While the lifestyle is easy (no traffic, no makeup, only crawling from couch/bed to computer necessary each morning), it's also very isolating if you live alone, like I do.
When I started at this job in 2020, the boss held meet-ups every 6 months or so. Local bars; or at his house; or, once, a place his inlaws owned way out in the hills of Austin.
This boss left the job in early 2023 when we changed contracts. The new boss isn't really a "people person," and we've had only one meet-up since then, back in Fall of 2023.
A long-time employee is retiring---I THOUGHT on the last day of April. And I asked the new boss if we were holding a farewell gathering for her, etc.
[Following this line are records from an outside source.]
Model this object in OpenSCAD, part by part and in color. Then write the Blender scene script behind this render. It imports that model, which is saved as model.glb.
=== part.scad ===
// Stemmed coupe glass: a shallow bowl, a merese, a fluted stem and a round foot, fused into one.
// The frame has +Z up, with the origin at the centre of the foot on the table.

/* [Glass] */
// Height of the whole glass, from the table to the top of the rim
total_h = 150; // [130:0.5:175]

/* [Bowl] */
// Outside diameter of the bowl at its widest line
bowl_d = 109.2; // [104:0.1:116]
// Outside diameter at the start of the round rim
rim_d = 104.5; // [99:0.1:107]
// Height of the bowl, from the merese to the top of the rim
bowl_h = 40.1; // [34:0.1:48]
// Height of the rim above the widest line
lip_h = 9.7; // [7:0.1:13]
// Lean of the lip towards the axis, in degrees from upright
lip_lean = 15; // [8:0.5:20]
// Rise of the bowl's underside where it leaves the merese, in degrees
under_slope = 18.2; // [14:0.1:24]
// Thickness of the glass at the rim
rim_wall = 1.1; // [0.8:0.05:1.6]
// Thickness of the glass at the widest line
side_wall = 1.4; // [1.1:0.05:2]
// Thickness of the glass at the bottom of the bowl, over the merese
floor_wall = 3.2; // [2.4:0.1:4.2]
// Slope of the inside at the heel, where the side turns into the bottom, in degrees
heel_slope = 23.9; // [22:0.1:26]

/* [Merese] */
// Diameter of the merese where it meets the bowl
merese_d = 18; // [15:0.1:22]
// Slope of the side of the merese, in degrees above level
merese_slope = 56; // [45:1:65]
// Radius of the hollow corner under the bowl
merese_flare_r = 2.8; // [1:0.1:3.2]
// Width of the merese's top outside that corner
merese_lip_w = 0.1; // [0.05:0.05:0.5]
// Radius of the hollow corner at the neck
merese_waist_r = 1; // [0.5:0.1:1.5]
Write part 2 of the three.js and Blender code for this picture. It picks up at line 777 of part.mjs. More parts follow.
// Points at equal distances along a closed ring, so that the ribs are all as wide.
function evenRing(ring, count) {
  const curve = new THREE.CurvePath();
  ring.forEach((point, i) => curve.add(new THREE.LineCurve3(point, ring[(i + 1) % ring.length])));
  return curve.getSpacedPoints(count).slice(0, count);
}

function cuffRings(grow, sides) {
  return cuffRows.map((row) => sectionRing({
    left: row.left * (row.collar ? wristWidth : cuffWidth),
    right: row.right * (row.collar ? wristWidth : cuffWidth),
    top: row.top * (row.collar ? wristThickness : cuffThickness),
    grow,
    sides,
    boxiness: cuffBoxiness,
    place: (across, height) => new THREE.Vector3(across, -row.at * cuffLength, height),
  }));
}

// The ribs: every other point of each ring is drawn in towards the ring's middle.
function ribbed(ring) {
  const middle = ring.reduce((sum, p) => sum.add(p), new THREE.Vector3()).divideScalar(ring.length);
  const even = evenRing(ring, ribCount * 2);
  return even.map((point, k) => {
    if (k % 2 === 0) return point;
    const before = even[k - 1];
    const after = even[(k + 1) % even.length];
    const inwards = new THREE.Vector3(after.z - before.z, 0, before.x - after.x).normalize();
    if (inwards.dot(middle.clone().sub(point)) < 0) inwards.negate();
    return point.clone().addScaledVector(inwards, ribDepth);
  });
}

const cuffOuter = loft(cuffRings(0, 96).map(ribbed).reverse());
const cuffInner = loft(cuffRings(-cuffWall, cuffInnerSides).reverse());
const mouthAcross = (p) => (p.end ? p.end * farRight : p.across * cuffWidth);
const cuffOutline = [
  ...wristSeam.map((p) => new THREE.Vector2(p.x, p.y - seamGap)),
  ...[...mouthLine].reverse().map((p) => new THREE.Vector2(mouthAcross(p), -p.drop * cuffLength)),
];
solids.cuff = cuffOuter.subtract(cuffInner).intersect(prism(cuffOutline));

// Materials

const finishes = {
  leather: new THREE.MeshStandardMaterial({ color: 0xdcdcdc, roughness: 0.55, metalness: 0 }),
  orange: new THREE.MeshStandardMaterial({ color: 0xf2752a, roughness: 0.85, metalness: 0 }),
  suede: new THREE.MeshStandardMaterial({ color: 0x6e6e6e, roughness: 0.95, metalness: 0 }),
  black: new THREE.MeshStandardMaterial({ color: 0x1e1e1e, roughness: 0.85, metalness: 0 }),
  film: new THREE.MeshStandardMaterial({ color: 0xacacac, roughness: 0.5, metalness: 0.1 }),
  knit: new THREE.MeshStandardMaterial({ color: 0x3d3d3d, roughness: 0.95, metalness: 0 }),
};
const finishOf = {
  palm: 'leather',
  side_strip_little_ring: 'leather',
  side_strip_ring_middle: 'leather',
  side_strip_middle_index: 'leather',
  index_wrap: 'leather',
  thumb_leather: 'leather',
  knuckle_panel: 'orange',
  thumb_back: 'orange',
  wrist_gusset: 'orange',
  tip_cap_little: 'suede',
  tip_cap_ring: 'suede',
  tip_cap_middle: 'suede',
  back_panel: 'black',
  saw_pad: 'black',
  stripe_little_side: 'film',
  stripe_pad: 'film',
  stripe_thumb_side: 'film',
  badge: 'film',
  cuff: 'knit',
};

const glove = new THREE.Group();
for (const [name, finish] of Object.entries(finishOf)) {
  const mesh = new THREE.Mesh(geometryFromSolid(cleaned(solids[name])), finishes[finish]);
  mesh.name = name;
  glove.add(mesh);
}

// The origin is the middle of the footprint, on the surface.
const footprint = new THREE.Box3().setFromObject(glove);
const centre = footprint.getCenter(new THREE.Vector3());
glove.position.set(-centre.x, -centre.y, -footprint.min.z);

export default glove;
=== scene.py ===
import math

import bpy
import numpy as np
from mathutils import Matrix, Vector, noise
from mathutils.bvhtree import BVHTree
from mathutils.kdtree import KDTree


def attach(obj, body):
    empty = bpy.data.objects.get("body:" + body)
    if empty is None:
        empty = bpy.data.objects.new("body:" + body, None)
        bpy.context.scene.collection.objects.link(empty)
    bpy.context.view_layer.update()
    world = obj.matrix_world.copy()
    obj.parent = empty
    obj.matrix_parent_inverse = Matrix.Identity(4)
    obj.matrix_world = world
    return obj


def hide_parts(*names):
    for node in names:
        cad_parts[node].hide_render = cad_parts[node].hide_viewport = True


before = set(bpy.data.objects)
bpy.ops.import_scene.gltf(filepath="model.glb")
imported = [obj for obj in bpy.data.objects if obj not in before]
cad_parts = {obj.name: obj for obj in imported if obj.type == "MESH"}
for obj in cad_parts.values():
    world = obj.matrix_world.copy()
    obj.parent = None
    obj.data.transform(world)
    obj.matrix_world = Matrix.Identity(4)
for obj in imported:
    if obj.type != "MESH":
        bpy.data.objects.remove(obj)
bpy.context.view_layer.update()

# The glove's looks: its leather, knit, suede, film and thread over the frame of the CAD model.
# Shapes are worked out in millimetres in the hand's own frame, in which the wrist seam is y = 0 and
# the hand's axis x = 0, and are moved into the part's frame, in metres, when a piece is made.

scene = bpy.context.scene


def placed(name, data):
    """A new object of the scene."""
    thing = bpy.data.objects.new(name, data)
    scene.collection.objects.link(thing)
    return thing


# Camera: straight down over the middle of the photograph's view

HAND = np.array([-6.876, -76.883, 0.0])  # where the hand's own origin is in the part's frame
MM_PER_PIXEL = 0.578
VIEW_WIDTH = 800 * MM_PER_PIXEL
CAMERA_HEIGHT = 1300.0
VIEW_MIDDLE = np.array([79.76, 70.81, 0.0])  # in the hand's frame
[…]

The first time Austin employees have met up since October 2023.
(In the meantime: Last month I planned a trip to San Francisco for the weekend of May 9 thru 11---the first vacation I've taken since 2010!)
As it turned out, the retiree's last day is Friday, May 9. And that is when the meet-up will be. Sigh. Still no chance to connect with my co-workers in a casual setting.
I wrote an e-mail to my boss: (1) Sorry I would miss the meet-up---I've felt pretty isolated from my co-workers, and was looking forward to getting together after a year-and-a-half. Maybe in the future, we all can get together once or twice a year? (2) Already had the mini-vacation to San Fran planned (seeing a Joan Crawford play, visiting my old apartment); didn't know that this exact Friday would be the day that this person left. (3) What should we get the retiree as a going-away gift? She HATES Musk and Trump, so how about a Hot-Wheels Tesla car as a joke gift---ha-ha!
I got a one-line mail response: "Have fun in San Francisco!"
SIGH. I didn't send the e-mail to get congrats on a brief weekend trip. Rather, I expressed regret that I would miss this meet-up, and wished we would all meet up more often, because I was feeling very isolated from all of my co-workers. And would the joke gift be funny or not?
Got a generic response, saying nothing.
It's like I don't exist at all with these people. Like with my own family! Ha! And also NOT "Ha." Sometimes it's incredibly depressing. When all you get is a very generic response for anything you say... That said, though: Decades ago, I remember reading a study of suicides. One person wrote (before he killed himself): "If one person smiles at me today, I will live." Apparently, no one did. This guy in the suicide study DID kill himself.
I'm not THAT fragile, but... Being by myself, the reactions of other random people do matter moreso than they would if I had a large group of family and friends, etc. For instance: I am always very grateful for the very friendly guy at the sandwich shop, who has a great personality. The people at the post office are also all very friendly. The USPS guys/gals are also very nice. It makes a big difference.